__What is asked__. Copy exactly the lines of the material below that run from the one containing "Write part 3" through the one containing "make_handle(wood)". Copy no other lines.

__Source data__.
──────────
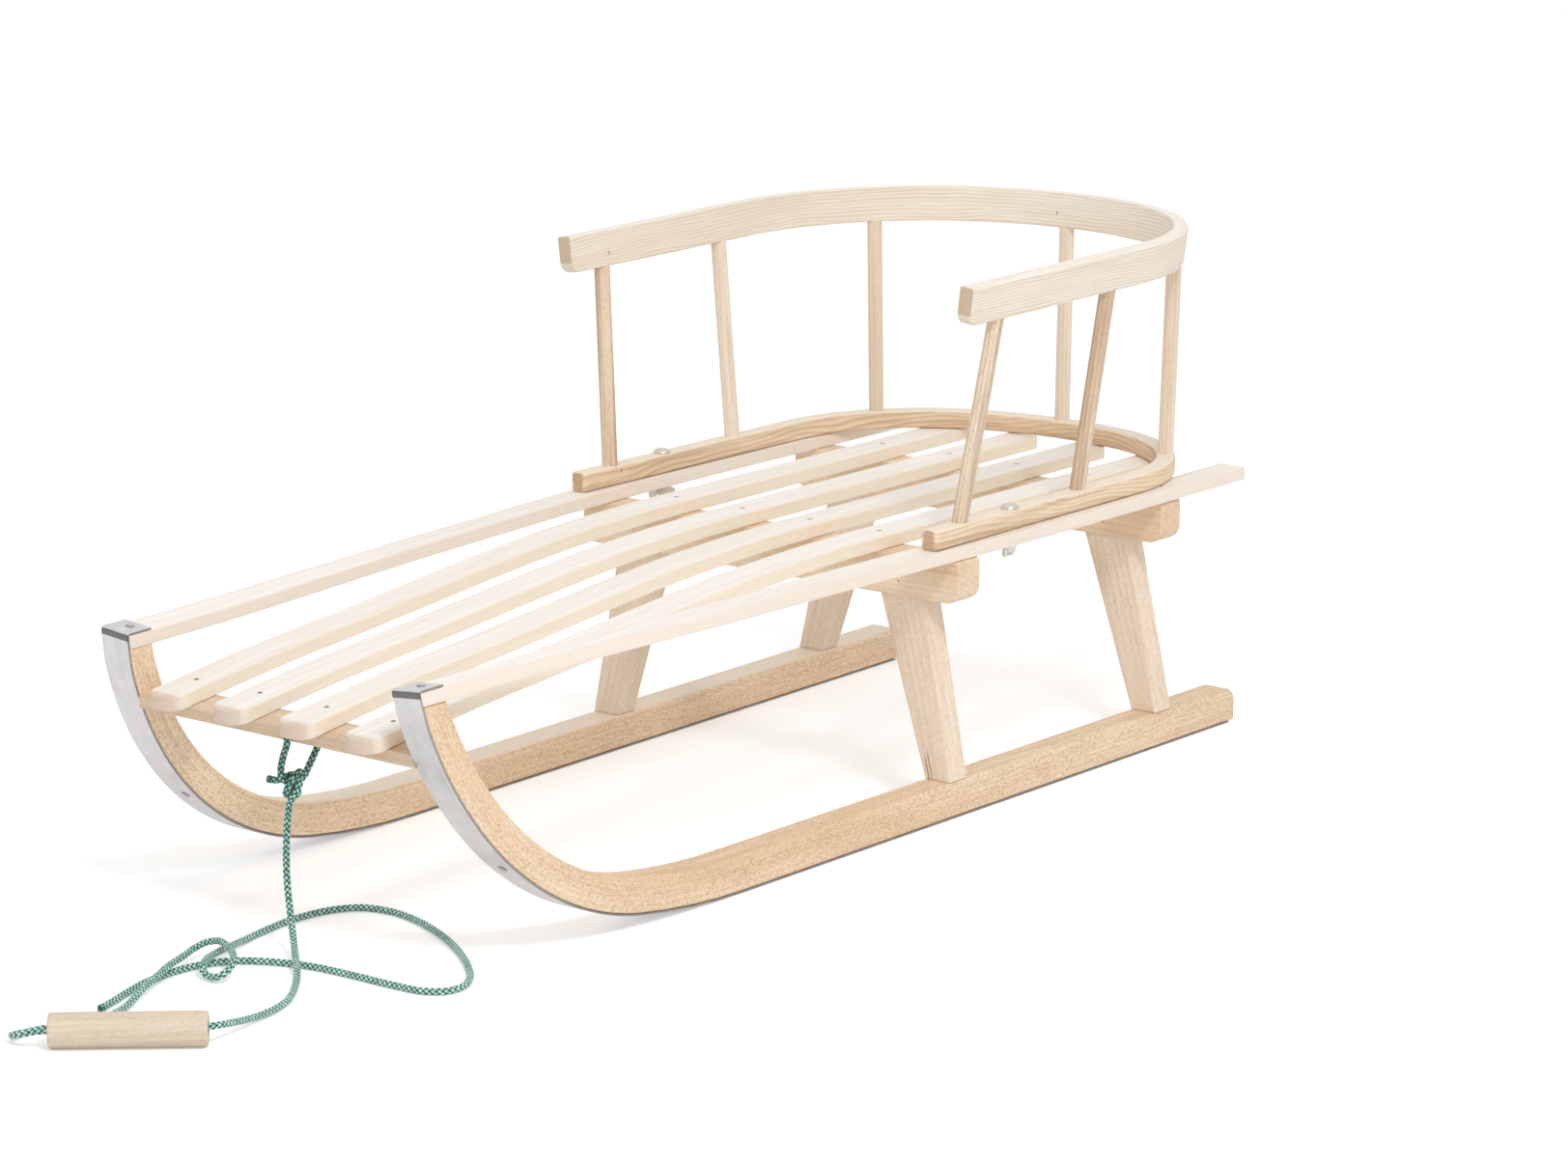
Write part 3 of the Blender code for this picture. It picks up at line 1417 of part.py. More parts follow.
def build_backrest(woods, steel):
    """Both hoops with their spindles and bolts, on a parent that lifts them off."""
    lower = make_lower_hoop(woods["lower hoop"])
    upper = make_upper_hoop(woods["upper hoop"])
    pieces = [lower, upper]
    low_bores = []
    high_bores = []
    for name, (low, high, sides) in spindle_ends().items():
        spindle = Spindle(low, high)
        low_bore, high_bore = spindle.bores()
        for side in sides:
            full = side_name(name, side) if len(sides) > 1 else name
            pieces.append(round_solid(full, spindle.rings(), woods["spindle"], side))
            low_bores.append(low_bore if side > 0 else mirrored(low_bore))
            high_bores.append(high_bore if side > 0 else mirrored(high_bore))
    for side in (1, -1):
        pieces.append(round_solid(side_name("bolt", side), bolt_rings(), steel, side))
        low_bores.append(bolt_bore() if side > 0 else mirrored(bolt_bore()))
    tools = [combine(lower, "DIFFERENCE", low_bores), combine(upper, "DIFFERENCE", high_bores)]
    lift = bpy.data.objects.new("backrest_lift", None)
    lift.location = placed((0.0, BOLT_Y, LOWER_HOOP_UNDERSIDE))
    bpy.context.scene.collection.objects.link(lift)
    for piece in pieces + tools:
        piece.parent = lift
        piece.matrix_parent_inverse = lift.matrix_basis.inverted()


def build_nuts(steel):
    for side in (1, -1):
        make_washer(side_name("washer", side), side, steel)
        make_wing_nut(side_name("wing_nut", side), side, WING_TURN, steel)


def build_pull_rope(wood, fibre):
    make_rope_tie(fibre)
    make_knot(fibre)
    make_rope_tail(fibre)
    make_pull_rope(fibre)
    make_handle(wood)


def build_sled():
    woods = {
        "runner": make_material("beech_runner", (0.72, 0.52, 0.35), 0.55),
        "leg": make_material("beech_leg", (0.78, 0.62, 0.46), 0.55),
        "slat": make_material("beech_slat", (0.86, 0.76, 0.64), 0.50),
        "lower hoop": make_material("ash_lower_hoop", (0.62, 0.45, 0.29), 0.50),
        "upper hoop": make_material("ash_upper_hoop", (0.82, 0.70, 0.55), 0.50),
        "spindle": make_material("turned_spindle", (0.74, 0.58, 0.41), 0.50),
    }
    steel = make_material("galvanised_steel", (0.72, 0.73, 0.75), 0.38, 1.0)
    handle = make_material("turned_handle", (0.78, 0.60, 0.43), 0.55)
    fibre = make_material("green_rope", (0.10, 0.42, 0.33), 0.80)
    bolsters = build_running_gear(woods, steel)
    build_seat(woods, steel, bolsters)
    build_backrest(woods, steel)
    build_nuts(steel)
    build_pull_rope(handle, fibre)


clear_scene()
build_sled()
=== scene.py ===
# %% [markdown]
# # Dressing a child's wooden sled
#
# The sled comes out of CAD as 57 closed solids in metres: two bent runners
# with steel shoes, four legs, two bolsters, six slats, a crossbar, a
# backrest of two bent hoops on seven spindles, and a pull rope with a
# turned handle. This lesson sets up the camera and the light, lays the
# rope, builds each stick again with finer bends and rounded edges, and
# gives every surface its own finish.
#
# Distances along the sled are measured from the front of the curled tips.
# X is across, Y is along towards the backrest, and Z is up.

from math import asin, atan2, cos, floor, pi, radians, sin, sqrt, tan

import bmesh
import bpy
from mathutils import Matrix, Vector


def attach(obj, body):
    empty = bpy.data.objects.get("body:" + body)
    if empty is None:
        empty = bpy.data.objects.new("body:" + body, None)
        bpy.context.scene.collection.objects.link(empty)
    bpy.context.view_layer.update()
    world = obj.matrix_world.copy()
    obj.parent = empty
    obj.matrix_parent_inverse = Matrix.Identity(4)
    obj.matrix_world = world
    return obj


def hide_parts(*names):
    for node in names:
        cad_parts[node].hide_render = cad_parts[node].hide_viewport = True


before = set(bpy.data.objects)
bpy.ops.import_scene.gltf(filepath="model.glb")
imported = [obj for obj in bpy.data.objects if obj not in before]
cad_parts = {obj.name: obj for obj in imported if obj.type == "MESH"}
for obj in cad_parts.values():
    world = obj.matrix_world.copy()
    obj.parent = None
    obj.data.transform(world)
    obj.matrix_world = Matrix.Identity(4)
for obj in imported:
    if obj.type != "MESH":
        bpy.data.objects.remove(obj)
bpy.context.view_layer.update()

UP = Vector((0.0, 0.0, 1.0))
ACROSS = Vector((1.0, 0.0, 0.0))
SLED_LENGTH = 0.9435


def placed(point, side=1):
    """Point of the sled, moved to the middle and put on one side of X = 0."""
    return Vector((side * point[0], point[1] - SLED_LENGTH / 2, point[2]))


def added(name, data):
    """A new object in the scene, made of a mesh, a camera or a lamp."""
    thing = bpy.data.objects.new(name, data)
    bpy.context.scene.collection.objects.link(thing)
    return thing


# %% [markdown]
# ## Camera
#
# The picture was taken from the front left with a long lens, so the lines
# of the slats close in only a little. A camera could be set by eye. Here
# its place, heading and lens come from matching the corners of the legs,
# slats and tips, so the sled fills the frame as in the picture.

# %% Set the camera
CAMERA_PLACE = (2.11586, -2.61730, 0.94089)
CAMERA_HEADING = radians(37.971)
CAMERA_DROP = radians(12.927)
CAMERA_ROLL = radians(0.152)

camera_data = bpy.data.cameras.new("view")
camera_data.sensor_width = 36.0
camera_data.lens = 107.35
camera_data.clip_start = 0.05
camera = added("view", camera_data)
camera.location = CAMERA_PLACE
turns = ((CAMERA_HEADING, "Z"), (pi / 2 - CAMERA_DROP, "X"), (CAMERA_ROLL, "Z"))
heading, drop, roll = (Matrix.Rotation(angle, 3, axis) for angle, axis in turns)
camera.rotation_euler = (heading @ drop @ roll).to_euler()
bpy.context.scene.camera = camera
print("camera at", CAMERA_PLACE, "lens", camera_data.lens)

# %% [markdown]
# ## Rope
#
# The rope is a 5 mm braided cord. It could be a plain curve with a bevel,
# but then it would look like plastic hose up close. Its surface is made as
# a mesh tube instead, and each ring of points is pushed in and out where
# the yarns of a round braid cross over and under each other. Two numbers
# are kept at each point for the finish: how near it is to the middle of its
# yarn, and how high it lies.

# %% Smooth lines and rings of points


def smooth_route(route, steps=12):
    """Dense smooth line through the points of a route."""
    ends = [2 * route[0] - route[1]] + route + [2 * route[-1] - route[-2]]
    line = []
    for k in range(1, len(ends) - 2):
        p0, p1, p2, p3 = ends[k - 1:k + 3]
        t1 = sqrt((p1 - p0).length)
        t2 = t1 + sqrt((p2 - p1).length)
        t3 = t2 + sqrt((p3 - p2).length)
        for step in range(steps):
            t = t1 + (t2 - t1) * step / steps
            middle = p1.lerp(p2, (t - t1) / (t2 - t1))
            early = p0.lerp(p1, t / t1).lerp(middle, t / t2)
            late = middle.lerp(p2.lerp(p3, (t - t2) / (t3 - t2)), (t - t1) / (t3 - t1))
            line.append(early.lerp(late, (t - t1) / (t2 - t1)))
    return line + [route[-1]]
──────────
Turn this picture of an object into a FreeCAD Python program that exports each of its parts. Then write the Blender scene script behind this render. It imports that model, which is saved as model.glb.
──────────
__Answer to the exercise__.
Write part 3 of the Blender code for this picture. It picks up at line 1417 of part.py. More parts follow.
def build_backrest(woods, steel):
    """Both hoops with their spindles and bolts, on a parent that lifts them off."""
    lower = make_lower_hoop(woods["lower hoop"])
    upper = make_upper_hoop(woods["upper hoop"])
    pieces = [lower, upper]
    low_bores = []
    high_bores = []
    for name, (low, high, sides) in spindle_ends().items():
        spindle = Spindle(low, high)
        low_bore, high_bore = spindle.bores()
        for side in sides:
            full = side_name(name, side) if len(sides) > 1 else name
            pieces.append(round_solid(full, spindle.rings(), woods["spindle"], side))
            low_bores.append(low_bore if side > 0 else mirrored(low_bore))
            high_bores.append(high_bore if side > 0 else mirrored(high_bore))
    for side in (1, -1):
        pieces.append(round_solid(side_name("bolt", side), bolt_rings(), steel, side))
        low_bores.append(bolt_bore() if side > 0 else mirrored(bolt_bore()))
    tools = [combine(lower, "DIFFERENCE", low_bores), combine(upper, "DIFFERENCE", high_bores)]
    lift = bpy.data.objects.new("backrest_lift", None)
    lift.location = placed((0.0, BOLT_Y, LOWER_HOOP_UNDERSIDE))
    bpy.context.scene.collection.objects.link(lift)
    for piece in pieces + tools:
        piece.parent = lift
        piece.matrix_parent_inverse = lift.matrix_basis.inverted()


def build_nuts(steel):
    for side in (1, -1):
        make_washer(side_name("washer", side), side, steel)
        make_wing_nut(side_name("wing_nut", side), side, WING_TURN, steel)


def build_pull_rope(wood, fibre):
    make_rope_tie(fibre)
    make_knot(fibre)
    make_rope_tail(fibre)
    make_pull_rope(fibre)
    make_handle(wood)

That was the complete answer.